Identify the line that contains "Break this object" in the material. Output it and every line after it, unchanged, through the end.

BEGIN Material supplied

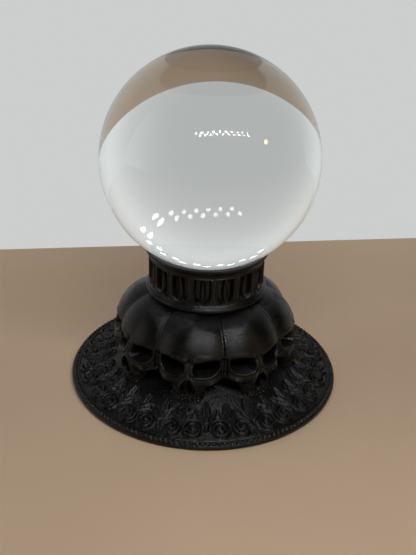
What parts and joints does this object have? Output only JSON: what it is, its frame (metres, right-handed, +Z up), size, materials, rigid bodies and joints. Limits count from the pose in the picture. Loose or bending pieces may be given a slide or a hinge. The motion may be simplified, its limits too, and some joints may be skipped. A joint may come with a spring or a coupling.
{
  "type": "crystal ball",
  "caption": "Clear glass sphere resting in the fluted cup of a black stand: a ring of skulls on a round base plate with scroll relief.",
  "frame": {"origin": "on the table, under the middle of the base plate, at the underside of the rubber feet", "axes": "+Z up through the middle of the ball; the first skull faces -Y"},
  "size_m": [0.132, 0.132, 0.1625],
  "materials": {
    "glass": "clear, polished",
    "print": "black, satin, with fine layer lines",
    "seal": "black, matte",
    "feet": "black, matte",
    "steel": "plain zinc-plated"
  },
  "bodies": {
    "stand": {"collar": "print", "core": "print", "base_plate": "print", "skull_1": "print", "skull_2": "print", "skull_3": "print", "skull_4": "print", "skull_5": "print", "skull_6": "print", "skull_7": "print", "skull_8": "print", "base_screws": "steel", "foot_pad_1": "feet", "foot_pad_2": "feet", "foot_pad_3": "feet", "foot_pad_4": "feet"},
    "seat": {"seat_ring": "seal"},
    "ball": {"crystal_ball": "glass"}
  },
  "joints": [
    {"name": "ball_turn", "type": "hinge", "parent": "stand", "child": "seat", "pos_m": [0, 0, 0.0672], "axis": [0, 0, 1], "continuous": true},
    {"name": "ball_lift", "type": "slide", "parent": "seat", "child": "ball", "axis": [0, 0, 1], "range_m": [0, 0.08]}
  ]
}
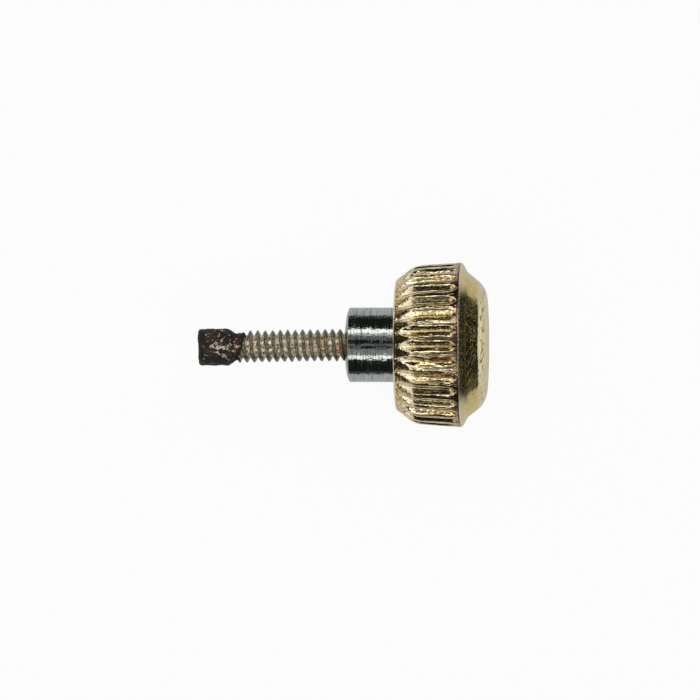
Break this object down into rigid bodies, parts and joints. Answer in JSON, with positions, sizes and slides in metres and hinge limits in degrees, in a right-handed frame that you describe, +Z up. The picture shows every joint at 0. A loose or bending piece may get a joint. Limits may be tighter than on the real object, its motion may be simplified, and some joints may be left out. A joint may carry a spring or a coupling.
{
  "type": "watch crown",
  "caption": "Screw-down watch crown: fluted gold cap on a steel bush, sprung drive post and a broken threaded stem.",
  "frame": {"origin": "on the crown's axis, in the plane of the rear rim, which is inside the span of the post's polished wall", "axes": "+X along the crown's axis towards the dome, +Z up"},
  "size_m": [0.0097, 0.0054, 0.0054],
  "materials": {
    "gold": "worn yellow gold, polished with scratched edges",
    "bush_steel": "turned steel",
    "gasket_rubber": "black nitrile rubber",
    "spring_steel": "drawn spring wire",
    "polished_steel": "polished steel with fine scratches and pits",
    "worn_steel": "tarnished steel, rusted dark brown at its broken end"
  },
  "bodies": {
    "stem_unit": {"post": "polished_steel", "stem": "worn_steel"},
    "crown_head": {"crown_cap": "gold", "core_bush": "bush_steel", "seat_gasket": "gasket_rubber", "retaining_washer": "bush_steel", "backing_disc": "bush_steel", "return_spring": "spring_steel"}
  },
  "joints": [
    {"name": "crown_press", "type": "slide", "parent": "stem_unit", "child": "crown_head", "axis": [1, 0, 0], "range_m": [-0.00075, 0], "stiffness_N_per_m": 560, "springref_m": 0.0006, "deforming": ["return_spring"]}
  ]
}
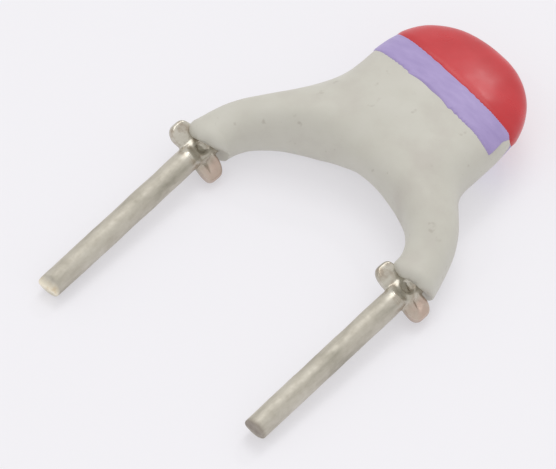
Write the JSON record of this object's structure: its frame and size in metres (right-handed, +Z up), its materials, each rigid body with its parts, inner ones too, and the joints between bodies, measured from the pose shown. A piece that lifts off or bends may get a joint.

END Material supplied

### Final result
Break this object down into rigid bodies, parts and joints. Answer in JSON, with positions, sizes and slides in metres and hinge limits in degrees, in a right-handed frame that you describe, +Z up. The picture shows every joint at 0. A loose or bending piece may get a joint. Limits may be tighter than on the real object, its motion may be simplified, and some joints may be left out. A joint may carry a spring or a coupling.
{
  "type": "watch crown",
  "caption": "Screw-down watch crown: fluted gold cap on a steel bush, sprung drive post and a broken threaded stem.",
  "frame": {"origin": "on the crown's axis, in the plane of the rear rim, which is inside the span of the post's polished wall", "axes": "+X along the crown's axis towards the dome, +Z up"},
  "size_m": [0.0097, 0.0054, 0.0054],
  "materials": {
    "gold": "worn yellow gold, polished with scratched edges",
    "bush_steel": "turned steel",
    "gasket_rubber": "black nitrile rubber",
    "spring_steel": "drawn spring wire",
    "polished_steel": "polished steel with fine scratches and pits",
    "worn_steel": "tarnished steel, rusted dark brown at its broken end"
  },
  "bodies": {
    "stem_unit": {"post": "polished_steel", "stem": "worn_steel"},
    "crown_head": {"crown_cap": "gold", "core_bush": "bush_steel", "seat_gasket": "gasket_rubber", "retaining_washer": "bush_steel", "backing_disc": "bush_steel", "return_spring": "spring_steel"}
  },
  "joints": [
    {"name": "crown_press", "type": "slide", "parent": "stem_unit", "child": "crown_head", "axis": [1, 0, 0], "range_m": [-0.00075, 0], "stiffness_N_per_m": 560, "springref_m": 0.0006, "deforming": ["return_spring"]}
  ]
}
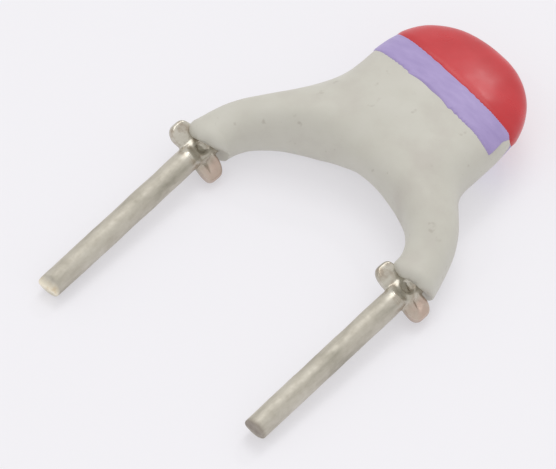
Write the JSON record of this object's structure: its frame and size in metres (right-handed, +Z up), its materials, each rigid body with its parts, inner ones too, and the joints between bodies, measured from the pose shown. A piece that lifts off or bends may get a joint.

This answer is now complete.